-- BEGIN RECORDED DATA --

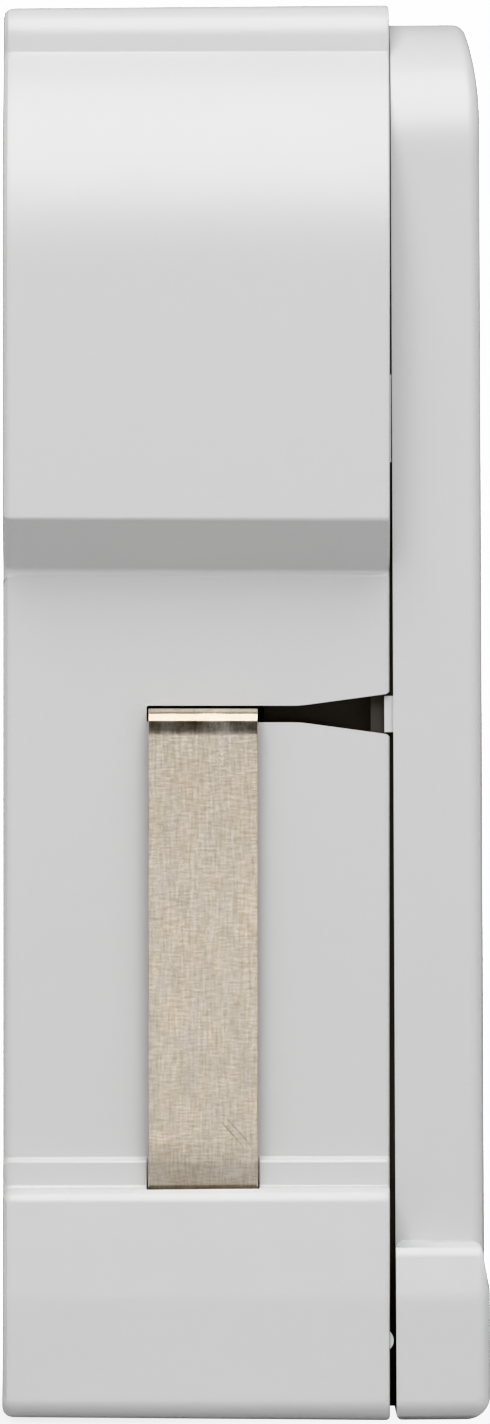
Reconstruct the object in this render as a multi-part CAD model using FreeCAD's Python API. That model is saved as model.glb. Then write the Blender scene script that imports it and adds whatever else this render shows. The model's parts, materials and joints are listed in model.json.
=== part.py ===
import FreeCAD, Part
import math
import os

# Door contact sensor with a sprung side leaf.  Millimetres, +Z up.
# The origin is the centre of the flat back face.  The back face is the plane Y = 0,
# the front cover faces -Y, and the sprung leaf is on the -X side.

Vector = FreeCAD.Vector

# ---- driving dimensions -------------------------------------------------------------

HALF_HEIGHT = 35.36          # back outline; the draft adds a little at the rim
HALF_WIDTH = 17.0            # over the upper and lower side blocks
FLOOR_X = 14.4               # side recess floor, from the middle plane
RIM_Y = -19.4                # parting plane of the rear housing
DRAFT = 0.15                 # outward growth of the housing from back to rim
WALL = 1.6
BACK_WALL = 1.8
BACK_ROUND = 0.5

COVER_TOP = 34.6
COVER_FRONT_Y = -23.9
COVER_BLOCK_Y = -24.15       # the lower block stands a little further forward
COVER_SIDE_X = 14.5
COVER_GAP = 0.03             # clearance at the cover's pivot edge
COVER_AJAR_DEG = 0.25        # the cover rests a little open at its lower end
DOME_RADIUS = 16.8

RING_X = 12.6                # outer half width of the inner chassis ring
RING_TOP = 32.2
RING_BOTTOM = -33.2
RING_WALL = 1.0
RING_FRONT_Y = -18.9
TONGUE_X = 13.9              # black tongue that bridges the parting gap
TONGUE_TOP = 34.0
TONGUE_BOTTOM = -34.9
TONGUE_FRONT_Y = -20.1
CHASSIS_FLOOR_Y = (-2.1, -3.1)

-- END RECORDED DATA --

TASK TO CARRY OUT:
Extract all of the data shown above and repeat it verbatim.

EXERCISE ANSWER:
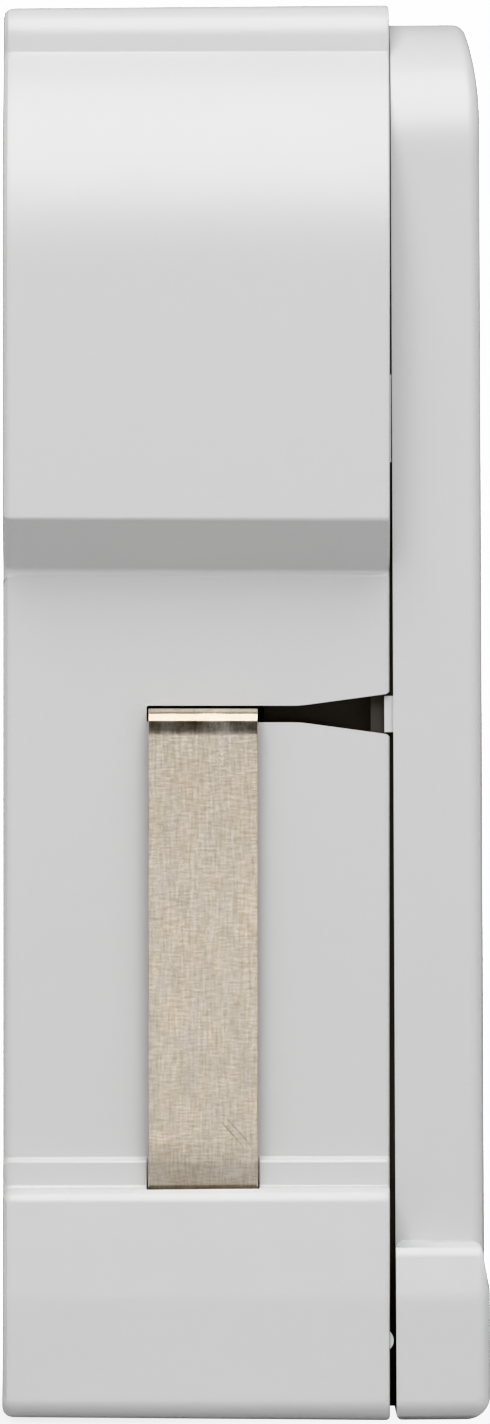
Reconstruct the object in this render as a multi-part CAD model using FreeCAD's Python API. That model is saved as model.glb. Then write the Blender scene script that imports it and adds whatever else this render shows. The model's parts, materials and joints are listed in model.json.
=== part.py ===
import FreeCAD, Part
import math
import os

# Door contact sensor with a sprung side leaf.  Millimetres, +Z up.
# The origin is the centre of the flat back face.  The back face is the plane Y = 0,
# the front cover faces -Y, and the sprung leaf is on the -X side.

Vector = FreeCAD.Vector

# ---- driving dimensions -------------------------------------------------------------

HALF_HEIGHT = 35.36          # back outline; the draft adds a little at the rim
HALF_WIDTH = 17.0            # over the upper and lower side blocks
FLOOR_X = 14.4               # side recess floor, from the middle plane
RIM_Y = -19.4                # parting plane of the rear housing
DRAFT = 0.15                 # outward growth of the housing from back to rim
WALL = 1.6
BACK_WALL = 1.8
BACK_ROUND = 0.5

COVER_TOP = 34.6
COVER_FRONT_Y = -23.9
COVER_BLOCK_Y = -24.15       # the lower block stands a little further forward
COVER_SIDE_X = 14.5
COVER_GAP = 0.03             # clearance at the cover's pivot edge
COVER_AJAR_DEG = 0.25        # the cover rests a little open at its lower end
DOME_RADIUS = 16.8

RING_X = 12.6                # outer half width of the inner chassis ring
RING_TOP = 32.2
RING_BOTTOM = -33.2
RING_WALL = 1.0
RING_FRONT_Y = -18.9
TONGUE_X = 13.9              # black tongue that bridges the parting gap
TONGUE_TOP = 34.0
TONGUE_BOTTOM = -34.9
TONGUE_FRONT_Y = -20.1
CHASSIS_FLOOR_Y = (-2.1, -3.1)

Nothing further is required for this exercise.